If a game doesn’t appear as “Free Now” or “Free to Keep” on Epic’s own platform, it doesn’t make the list. No assumptions, no leaks, no placeholders.

Claim Window Accuracy and Historical Logging

Each game is logged with its exact availability window, including start and end dates. That distinction matters, because Epic occasionally re-runs titles, extends promotions, or bundles multiple games in a single claim period. Repeats are documented clearly so players know whether a title is genuinely new or a second chance.

Nothing is removed once it’s confirmed. This list functions as a permanent archive, not just a rolling highlights reel.

Edition, DLC, and Version Clarity

Not all free games are created equal.
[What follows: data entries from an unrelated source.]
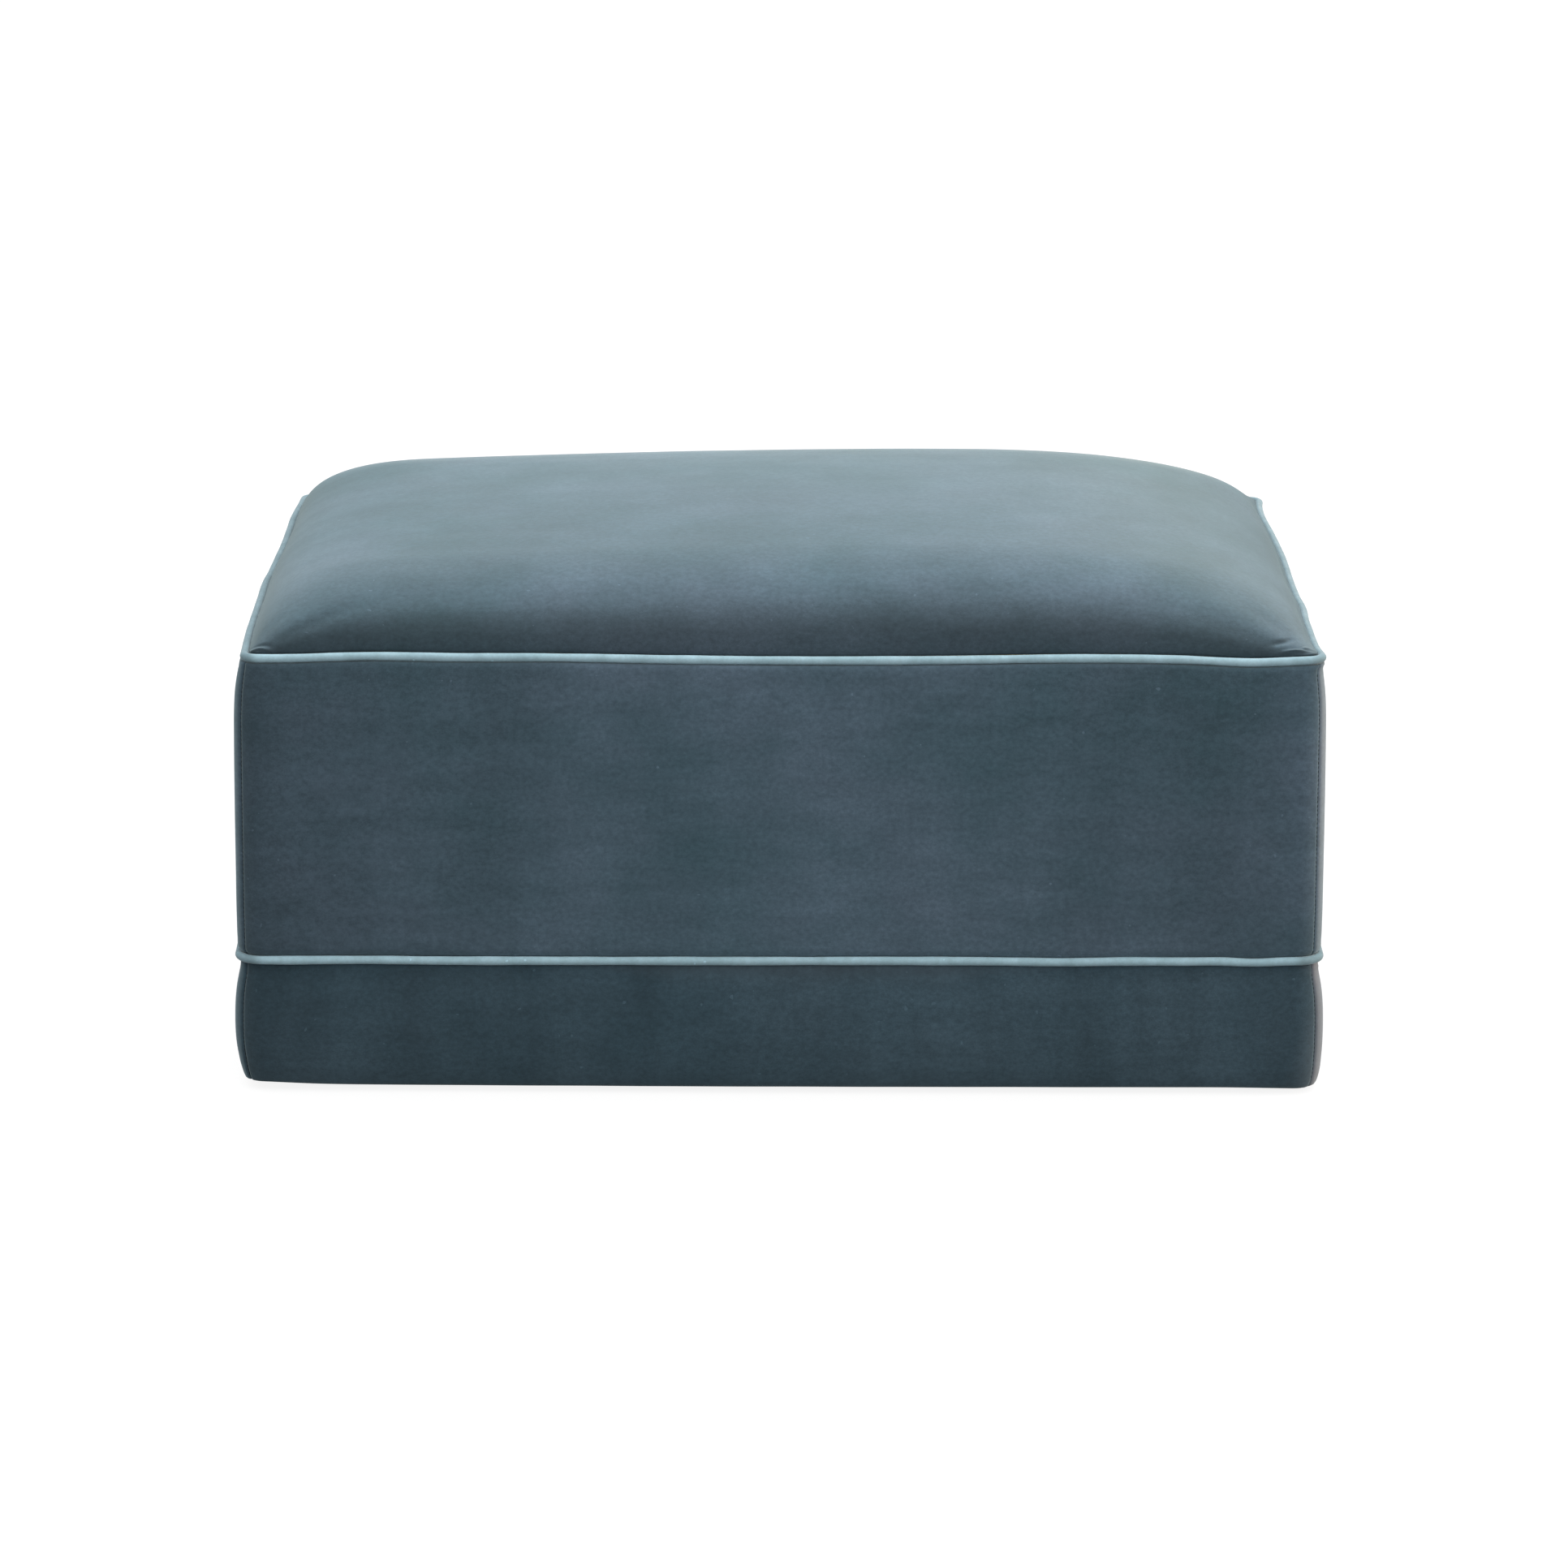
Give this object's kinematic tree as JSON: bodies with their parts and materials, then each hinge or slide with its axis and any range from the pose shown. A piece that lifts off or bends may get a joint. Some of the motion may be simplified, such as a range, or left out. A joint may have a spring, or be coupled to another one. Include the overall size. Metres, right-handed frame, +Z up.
{
  "type": "ottoman coffee table",
  "caption": "Rectangular upholstered ottoman used as a coffee table: crowned padded top, straight padded sides and a plinth band, velvet covers with contrasting piping.",
  "frame": {"origin": "centre of the footprint at floor level", "axes": "+X along the long side to the right, +Y to the back, +Z up"},
  "size_m": [1.0454, 0.7856, 0.5076],
  "materials": {
    "body_velvet": "slate blue cotton velvet, short pile with a soft brushed sheen",
    "piping_velvet": "pale blue velvet piping, brighter where it turns to the light",
    "piping_cord": "undyed twisted cotton cord",
    "foam": "open cell polyurethane foam",
    "felt": "grey needled felt",
    "dust_cloth": "black spunbond cloth",
    "frame_wood": "sawn pine and plywood, unfinished",
    "hardboard": "brown hardboard, smooth side out",
    "spring_steel": "oil tempered spring wire",
    "zinc_steel": "zinc plated steel",
    "glide_plastic": "black moulded nylon"
  },
  "bodies": {
    "root": {"back_border": "body_velvet", "back_bottom_rail": "frame_wood", "back_left_glide": "glide_plastic", "back_left_post": "frame_wood", "back_liner": "hardboard", "back_plinth_foam": "foam", "back_plinth_panel": "body_velvet", "back_right_glide": "glide_plastic", "back_right_post": "frame_wood", "back_side_foam": "foam", "back_top_rail": "frame_wood", "bottom_stretcher": "frame_wood", "clip_nails": "zinc_steel", "crown_pad": "foam", "deck_felt": "felt", "dust_cover": "dust_cloth", "frame_screws": "zinc_steel", "front_border": "body_velvet", "front_bottom_rail": "frame_wood", "front_left_glide": "glide_plastic", "front_left_post": "frame_wood", "front_liner": "hardboard", "front_plinth_foam": "foam", "front_plinth_panel": "body_velvet", "front_right_glide": "glide_plastic", "front_right_post": "frame_wood", "front_side_foam": "foam", "front_top_rail": "frame_wood", "glide_screws": "zinc_steel", "left_border": "body_velvet", "left_bottom_rail": "frame_wood", "left_liner": "hardboard", "left_plinth_foam": "foam", "left_plinth_panel": "body_velvet", "left_side_foam": "foam", "left_top_rail": "frame_wood", "lower_welt": "piping_velvet", "lower_welt_cord": "piping_cord", "right_border": "body_velvet", "right_bottom_rail": "frame_wood", "right_liner": "hardboard", "right_plinth_foam": "foam", "right_plinth_panel": "body_velvet", "right_side_foam": "foam", "right_top_rail": "frame_wood", "seat_foam": "foam", "spring_1": "spring_steel", "spring_2": "spring_steel", "spring_3": "spring_steel", "spring_4": "spring_steel", "spring_5": "spring_steel", "spring_6": "spring_steel", "spring_clips": "zinc_steel", "staples": "zinc_steel", "top_brace": "frame_wood", "top_panel": "body_velvet", "upper_welt": "piping_velvet", "upper_welt_cord": "piping_cord"}
  },
  "joints": []
}
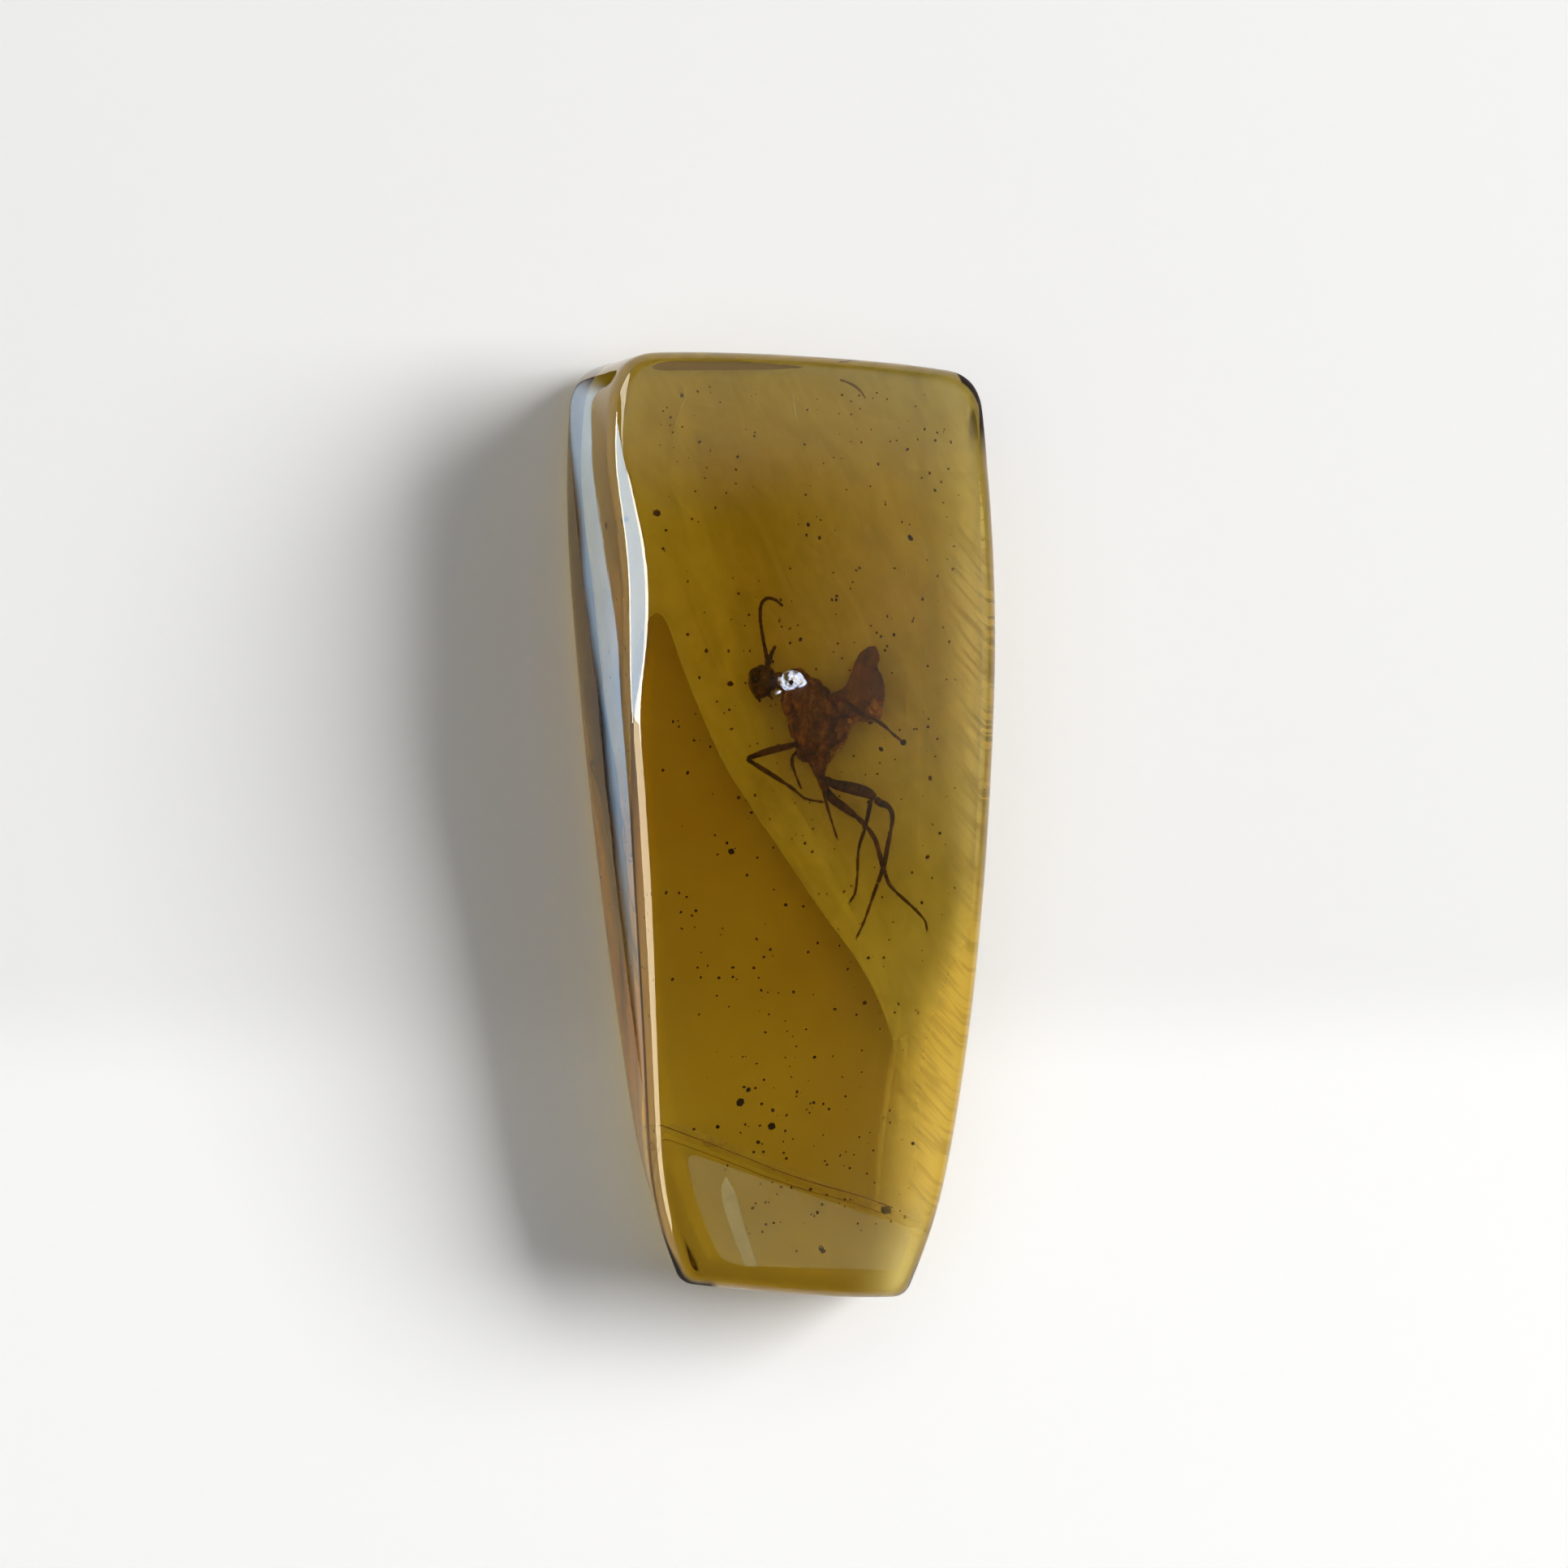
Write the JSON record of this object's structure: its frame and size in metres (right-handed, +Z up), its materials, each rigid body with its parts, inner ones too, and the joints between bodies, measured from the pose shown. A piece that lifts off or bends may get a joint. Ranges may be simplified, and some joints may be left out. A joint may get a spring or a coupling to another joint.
{
  "type": "insect in amber",
  "caption": "Polished, tapered tablet of clear amber with a dark wasp-like insect sealed inside.",
  "frame": {"origin": "middle of the tablet's plan, on the flat back it lies on", "axes": "+Y along the length towards the wide end, +X across to the low side, +Z up out of the polished front"},
  "size_m": [0.0121, 0.028, 0.007],
  "materials": {
    "amber": "polished",
    "insect": "satin"
  },
  "bodies": {
    "root": {"amber_front_half": "amber", "amber_back_half": "amber", "insect": "insect"}
  },
  "joints": []
}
This list specifies exactly what was offered, whether it was the base game, a complete edition, or a version with bundled DLC. If expansions, cosmetic packs, or in-game currency were included, that’s noted explicitly.

This avoids one of the most common pitfalls for players: assuming a “free” claim includes content that was never part of the deal.

Corrections, Revisions, and Community Cross-Checks

Epic occasionally adjusts listings retroactively, especially during major sales or publisher transitions. When that happens, the list is updated accordingly, with corrections applied as soon as discrepancies are confirmed. Community reports, forum discussions, and player feedback act as secondary validation, helping catch edge cases that storefront data alone might miss.

Think of it like raid mechanics testing. One source can miss a hitbox, but multiple perspectives lock it down.

Why This Methodology Matters

Epic’s free game strategy only delivers long-term value if players stay informed. A complete, verified history turns weekly giveaways into a compounding advantage, letting players track patterns, anticipate genres, and understand how Epic rotates publishers and release windows.

If you’re serious about building a zero-dollar library with real depth, consistency is your strongest stat. Check in weekly, claim everything even if it’s not your genre, and let time do the rest. In PC gaming, few habits pay out harder than showing up on reset day.